Inconsistent application of discipline is pretext evidence
The first employee had no prior discipline and a supervisor who recommended no punishment. Firing her outright, without following the company’s own progressive discipline process, contributed to the court’s conclusion that a jury should decide whether the stated reason was real. Disciplinary decisions that depart from established practice need documented justification grounded in the specific conduct, not the employee’s viewpoint.
Employee comment forums on internal platforms create exposure that many employers haven’t mapped
The company invited employees to engage in open dialogue on a controversial legislative matter, acknowledged internally that religious objections were anticipated, and then fired two employees who made exactly those objections. Employers running internal message boards need a consistently enforced policy on what kinds of comments cross the line, and that policy needs to be about conduct, not viewpoint.
Employers can punish harassment. They cannot punish the religious beliefs behind it.

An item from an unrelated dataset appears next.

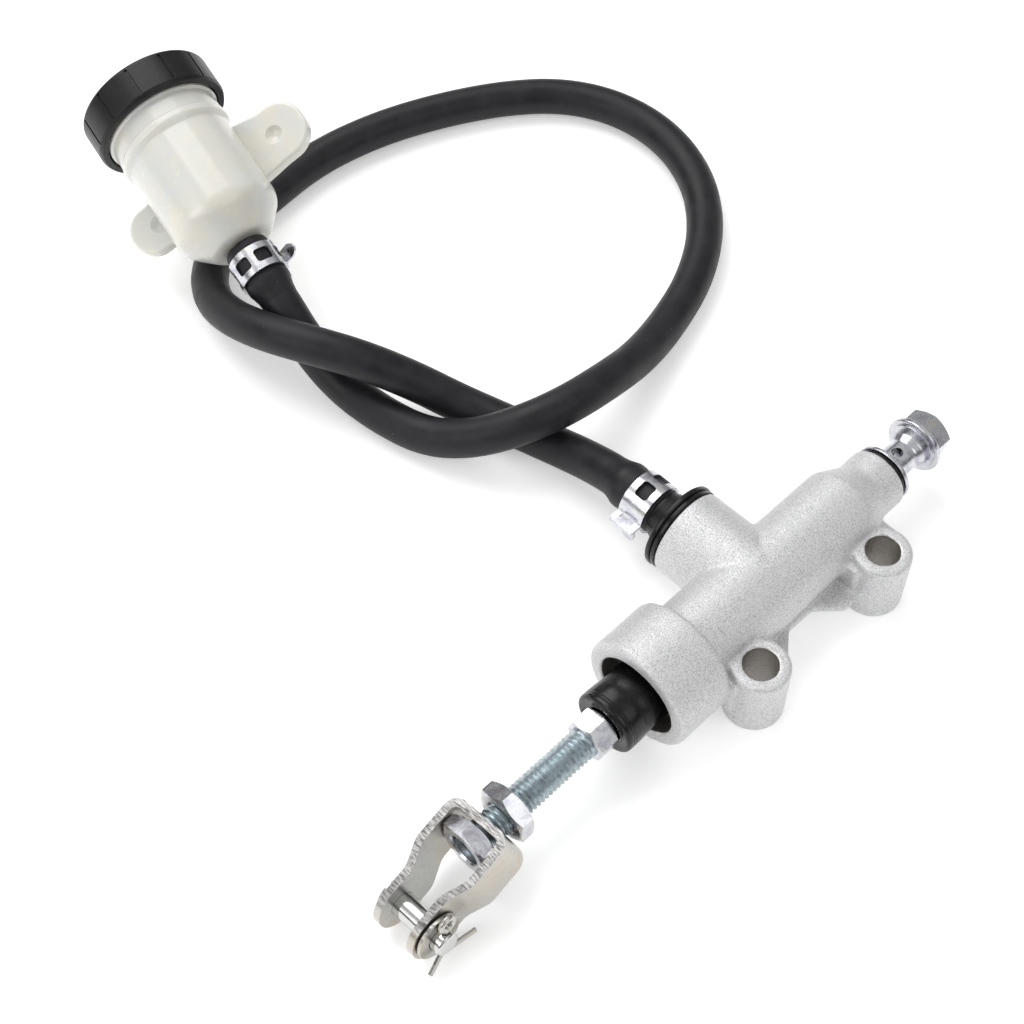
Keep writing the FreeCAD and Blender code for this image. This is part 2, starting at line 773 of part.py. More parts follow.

An employer can fire an employee who harasses a coworker, even if that harassment is religiously motivated. What it can’t do is fire an employee for holding religious beliefs and dress it up as a policy violation. The court drew that line explicitly here, and it noted something important: this case didn’t involve direct employee-to-employee harassment. It involved posts responding to the employer’s own invitation to comment on proposed legislation. An employee posting in a company forum on a topic the company opened for discussion is in a different posture than an employee making targeted comments to a coworker. The conduct-versus-belief distinction is where most of these cases are won and lost, and the internal record is usually what determines which side of the line the employer ends up on.
The facts here are specific to one company’s platform and one piece of proposed legislation. The principle isn’t. Any employer that creates a forum for employee expression on controversial topics and then disciplines employees selectively for the viewpoints they express has the same problem.